All Products
Search
Document Center

DataHub:Terms

Last Updated:Nov 13, 2025

Terms

Term

Description

Project

  • A project is the basic organizational unit for data in DataHub and contains multiple topics.

  • DataHub projects are independent of MaxCompute projects.

Topic

A topic is the minimum unit for data subscription and publishing in DataHub. You can use a topic to represent a class or type of streaming data.

time-to-live (TTL) period of a topic

The time-to-live (TTL) period of a topic specifies the maximum retention period for data written to a topic. The unit is day. The value ranges from 1 to 7.

Shard

A shard is a concurrent channel for data transmission in a topic. Each shard has a unique ID.

An enabled shard consumes server resources. Create shards as needed.

For more information about the different states of a shard, see Shard states.

shard hash key range

A property of a shard that specifies the range of hash key values. The range is left-closed and right-open.

Data with the same key is written to the same shard.

shard merge

A shard merge is an operation that merges shards with contiguous key ranges into a single shard.

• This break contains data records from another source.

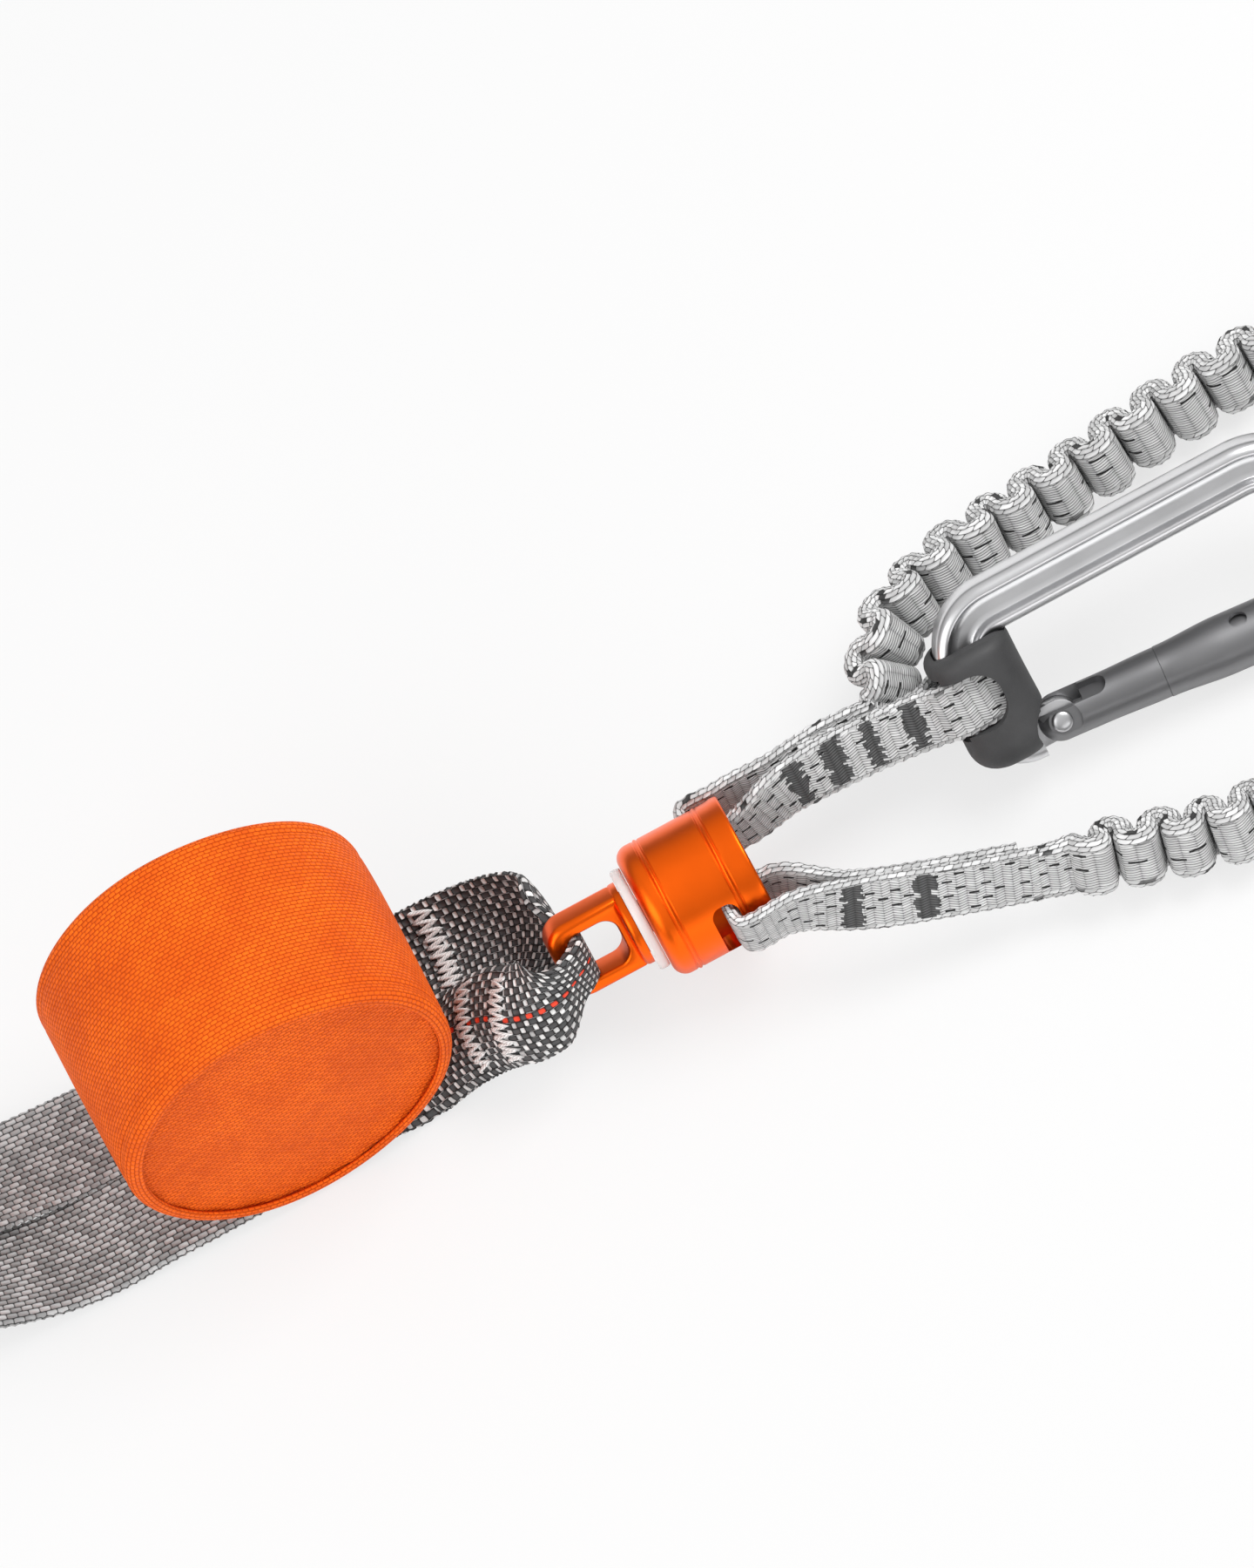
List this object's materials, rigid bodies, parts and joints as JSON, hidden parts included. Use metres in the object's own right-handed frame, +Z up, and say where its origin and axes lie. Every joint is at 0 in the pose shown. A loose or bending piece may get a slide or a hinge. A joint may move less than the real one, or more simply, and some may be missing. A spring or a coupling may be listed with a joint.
{
  "type": "via ferrata lanyard",
  "caption": "Via ferrata lanyard: fabric absorber pouch, tie-in loop, swivel, elastic arms, small rest carabiner and palm-lock connectors.",
  "frame": {"origin": "below the middle of the lanyard's own box, arms' elastic stretches and palm connectors left out, at the height it lies on", "axes": "+X from the pouch towards the arms, +Y away from the viewer of the picture, +Z up"},
  "size_m": [0.6516, 0.2047, 0.08],
  "materials": {
    "cloth": "plain woven cloth",
    "grey_webbing": "ribbed webbing",
    "black_webbing": "woven webbing",
    "orange_metal": "satin anodised",
    "silver_metal": "satin",
    "dark_metal": "satin anodised",
    "steel": "plain",
    "clear_plastic": "translucent",
    "rubber": "matte"
  },
  "bodies": {
    "absorber": {"pouch_side_panel": "cloth", "pouch_front_panel": "cloth", "pouch_back_panel": "cloth", "tear_webbing_pack": "grey_webbing", "swivel_loop_webbing": "black_webbing", "tie_in_loop_webbing": "grey_webbing", "swivel_eye": "orange_metal", "swivel_lock_pin": "steel", "outer_washer": "clear_plastic", "thrust_washer": "steel", "retaining_nut": "steel"},
    "arms": {"swivel_body": "orange_metal", "upper_arm_webbing": "grey_webbing", "lower_arm_webbing": "grey_webbing", "upper_arm_bellows": "grey_webbing", "lower_arm_bellows": "grey_webbing", "upper_arm_end_loop": "grey_webbing", "lower_arm_end_loop": "grey_webbing", "rest_carabiner_frame": "silver_metal", "rest_carabiner_gate_rivet": "steel", "rest_carabiner_keeper": "rubber", "upper_connector_frame": "silver_metal", "upper_connector_gate_rivet": "steel", "upper_connector_lever_rivet": "steel", "upper_connector_keeper": "rubber", "lower_connector_frame": "silver_metal", "lower_connector_gate_rivet": "steel", "lower_connector_lever_rivet": "steel", "lower_connector_keeper": "rubber"},
    "rest_gate": {"rest_carabiner_gate": "dark_metal", "rest_carabiner_gate_pusher": "steel", "rest_carabiner_gate_spring": "steel"},
    "rest_sleeve": {"rest_locking_sleeve": "dark_metal"},
    "upper_connector_gate": {"upper_connector_gate": "silver_metal", "upper_connector_gate_pusher": "steel", "upper_connector_gate_spring": "steel"},
    "upper_connector_lever": {"upper_connector_palm_lever": "dark_metal"},
    "lower_connector_gate": {"lower_connector_gate": "silver_metal", "lower_connector_gate_pusher": "steel", "lower_connector_gate_spring": "steel"},
    "lower_connector_lever": {"lower_connector_palm_lever": "dark_metal"}
  },
  "joints": [
    {"name": "swivel_turn", "type": "hinge", "parent": "absorber", "child": "arms", "pos_m": [0.0386, -0.00322, 0.025], "axis": [1, 0, 0], "continuous": true},
    {"name": "rest_gate_hinge", "type": "hinge", "parent": "arms", "child": "rest_gate", "pos_m": [0.1428, -0.00112, 0.0116], "axis": [0, -0.7071, 0.7071], "range_deg": [0, 22], "stiffness_Nm_per_rad": 0.3},
    {"name": "rest_sleeve_twist", "type": "hinge", "parent": "rest_gate", "child": "rest_sleeve", "pos_m": [0.1428, -0.00112, 0.0116], "axis": [0.9962, -0.0616, -0.0616], "range_deg": [0, 80], "stiffness_Nm_per_rad": 0.02},
    {"name": "upper_connector_gate_hinge", "type": "hinge", "parent": "arms", "child": "upper_connector_gate", "pos_m": [0.3116, -0.03422, 0.0118], "axis": [0, 0, 1], "range_deg": [0, 26], "stiffness_Nm_per_rad": 0.4},
    {"name": "upper_connector_lever_hinge", "type": "hinge", "parent": "arms", "child": "upper_connector_lever", "pos_m": [0.3246, 0.01378, 0.0118], "axis": [0, 0, -1], "range_deg": [0, 5], "stiffness_Nm_per_rad": 1},
    {"name": "lower_connector_gate_hinge", "type": "hinge", "parent": "arms", "child": "lower_connector_gate", "pos_m": [0.3116, -0.12222, 0.0118], "axis": [0, 0, 1], "range_deg": [0, 26], "stiffness_Nm_per_rad": 0.4},
    {"name": "lower_connector_lever_hinge", "type": "hinge", "parent": "arms", "child": "lower_connector_lever", "pos_m": [0.3246, -0.07422, 0.0118], "axis": [0, 0, -1], "range_deg": [0, 5], "stiffness_Nm_per_rad": 1}
  ]
}
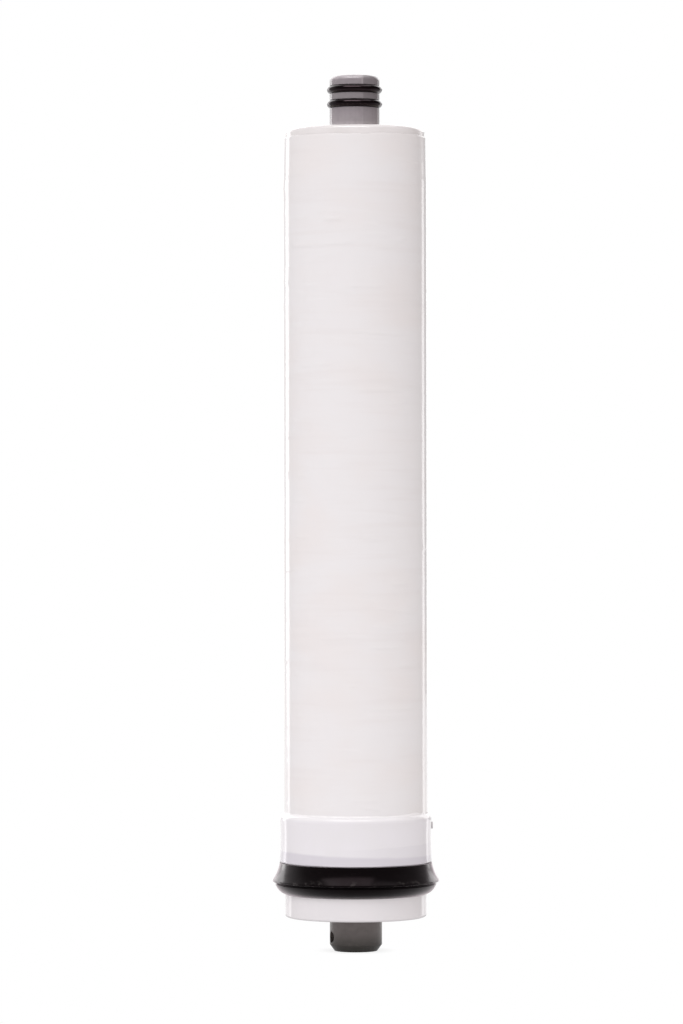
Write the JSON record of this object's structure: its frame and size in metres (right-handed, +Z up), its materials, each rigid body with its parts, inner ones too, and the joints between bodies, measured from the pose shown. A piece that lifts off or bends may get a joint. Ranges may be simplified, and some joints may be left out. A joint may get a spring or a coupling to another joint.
{
  "type": "reverse osmosis membrane element",
  "caption": "Slim spiral-wound water filter cartridge: tape-wrapped white roll on a grey tube with O-ring stem, moulded end cap with black lip seal, and tail stem.",
  "frame": {"origin": "middle of the flat end face of the tail stem, on the tube's axis", "axes": "+Z up the permeate tube towards the product end with the two O-rings; +X along the pull hole across the tail stem"},
  "size_m": [0.0566, 0.0566, 0.298],
  "materials": {
    "tube_plastic": "light grey moulded plastic, satin gloss",
    "plug_plastic": "mid grey moulded plastic, satin",
    "o_ring_rubber": "black rubber, lightly greased",
    "membrane": "off-white polymer membrane on felt backing",
    "spacer_net": "translucent white diamond net, seen edge on",
    "wrap_film": "white film, glossy",
    "wrap_tape": "white adhesive tape wound on, glossy with faint edges and wrinkles",
    "cap_plastic": "slightly translucent cool white moulded plastic",
    "seal_rubber": "black moulded rubber, slightly dusty"
  },
  "bodies": {
    "root": {"permeate_tube": "tube_plastic", "tail_plug": "plug_plastic", "o_ring_outer": "o_ring_rubber", "o_ring_inner": "o_ring_rubber", "membrane_leaf": "membrane", "feed_spacer": "spacer_net", "film_sleeve": "wrap_film", "outer_tape": "wrap_tape", "end_cap": "cap_plastic", "brine_seal": "seal_rubber"}
  },
  "joints": []
}
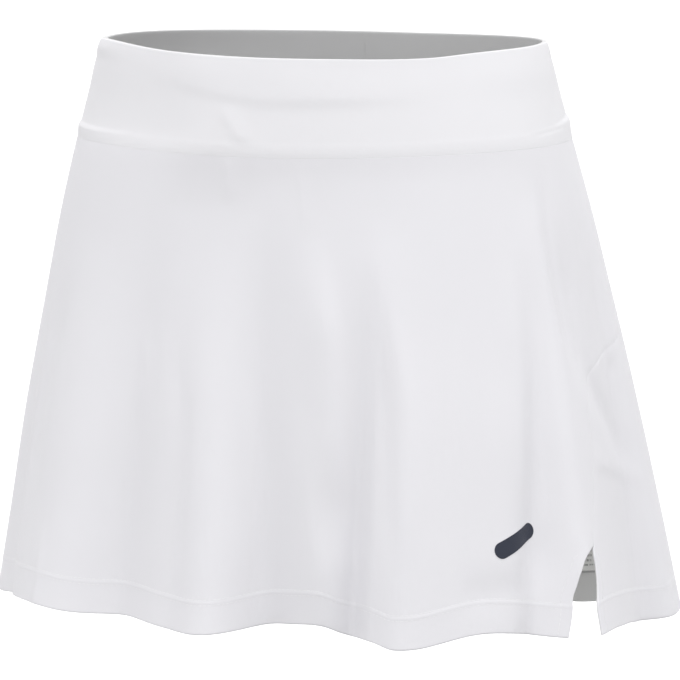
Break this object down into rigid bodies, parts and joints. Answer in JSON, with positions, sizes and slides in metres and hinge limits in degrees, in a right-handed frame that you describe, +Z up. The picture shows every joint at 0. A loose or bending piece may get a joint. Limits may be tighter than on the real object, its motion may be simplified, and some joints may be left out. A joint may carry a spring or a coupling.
{
  "type": "tennis skirt",
  "caption": "Short flared knit skirt with a wide elastic waistband, a curved side seam ending in a slit, and a soft wavy hem, filled out and open at waist and hem.",
  "frame": {"origin": "centre of the waist opening, level with the band's top edge at the sides, where the wearer holds the skirt up", "axes": "+Z up; -Y to the front, the way the wearer faces; +X to the wearer's left, the side with the slit"},
  "size_m": [0.427, 0.3578, 0.3652],
  "materials": {
    "white_knit": "smooth fine-gauge polyester knit, soft sheen",
    "label_satin": "woven satin label, pale grey"
  },
  "bodies": {
    "root": {"waistband": "white_knit", "front_panel": "white_knit", "back_panel": "white_knit", "care_label": "label_satin"}
  },
  "joints": []
}
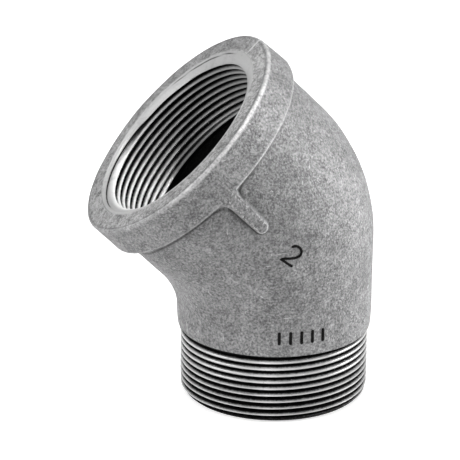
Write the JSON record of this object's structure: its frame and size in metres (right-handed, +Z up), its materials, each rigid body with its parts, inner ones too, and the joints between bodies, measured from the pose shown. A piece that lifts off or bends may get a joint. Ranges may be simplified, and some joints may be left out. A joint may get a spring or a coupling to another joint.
{
  "type": "pipe elbow",
  "caption": "45 degree street elbow in cast iron: a banded, internally threaded mouth at one end and an externally threaded spigot at the other, joined by a smooth hollow bend.",
  "frame": {"origin": "centre of the male end face", "axes": "+Z up the male axis, from the male end face towards the bend; XZ is the bend plane; the female port faces towards -X and +Z at 45 degrees to +Z; Y is square to the bend plane"},
  "size_m": [0.0899, 0.0778, 0.1152],
  "materials": {
    "cast_skin": "sand-cast skin, matt mid grey with a fine grain",
    "machined_iron": "freshly cut thread, bright crests",
    "cast_marks": "raised as-cast strokes, darkened"
  },
  "bodies": {
    "root": {"elbow_body": "cast_skin", "mouth_barrel": "cast_skin", "female_band": "cast_skin", "wrench_ribs": "cast_skin", "male_thread": "machined_iron", "female_thread": "machined_iron", "size_numeral": "cast_marks", "foundry_tally": "cast_marks"}
  },
  "joints": []
}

For more information, see Shard operations.

shard split

A shard split is an operation that splits a shard into two shards with contiguous shard key ranges.

Record

The basic unit of data interaction between user data and DataHub.

record type

The data type of a topic. DataHub supports the Tuple and BLOB types.

  • A topic of the Tuple type supports database-like data records. Each record contains multiple columns.

  • A topic of the BLOB type supports writing only a block of binary data.

For more information about supported data types, see Data types.

Data types

  • Tuple type: Supports writing data of the following data types:

    The TINYINT, SMALLINT, INTEGER, and FLOAT data types in DataHub are supported as of Java SDK V2.16.1-public.

    Type

    Description

    Range

    BIGINT

    8-byte signed integer

    -9223372036854775807 to 9223372036854775807

    DOUBLE

    8-byte double-precision floating-point number

    -1.0 × 10^308 to 1.0 × 10^308

    BOOLEAN

    Boolean type

    • True/true/1

    • False/false/0

    TIMESTAMP

    Timestamp type

    A timestamp that is accurate to the microsecond.

    STRING

    String. Only UTF-8 encoding is supported.

    A single STRING column can be up to 2 MB.

    TINYINT

    Single-byte integer

    -128 to 127

    SMALLINT

    Double-byte integer

    -32768 ~ 32767

    INTEGER

    4-byte integer

    -2147483648 to 2147483647

    FLOAT

    4-byte single-precision floating-point number

    -3.40292347 × 10^38 to 3.40292347 × 10^38

    DECIMAL

    Numeric type

    -10^38 + 1 to 10^38 - 1

  • In Blob mode, a block of binary data can be written as a record. The data is transmitted using Base64 encoding.

Shard states

State

Description

Read/write support

Opening

When a topic is created, all its shards are in the Opening state while they are being initialized.

Read and write operations are not supported.

Active

After a shard channel is opened, the shard enters the Active state.

Normal read and write operations are supported.

Closing

A shard is in the Closing state when it undergoes a split or merge operation.

Read and write operations are not supported.

Closed

After a split or merge operation is complete, the shard enters the Closed state.

Read-only.

Error descriptions

ErrorCode

HttpCode

Description

InvalidUriSpec

400

The requested URI is invalid.

InvalidParameter

400

Invalid parameter. For more information, see the returned error message.

Unauthorized

401

Signature error.

NoPermission

403

Insufficient account permissions.

InvalidSchema

400

Invalid schema format.

InvalidCursor

400

The cursor is invalid or has expired.

NoSuchProject

404

The requested project does not exist.

NoSuchTopic

404

The requested topic does not exist.

NoSuchShard

404

The requested shard ID does not exist.

ProjectAlreadyExist

400

The project already exists.

TopicAlreadyExist

400

The topic already exists.

InvalidShardOperation

405

Invalid shard operation. For example, writing data to a shard after it is closed.

LimitExceeded

400

The request parameters exceed the limit. For example, the total number of shards exceeds 512.

InternalServerError

500

An unknown error, internal service exception, or system upgrade is in progress.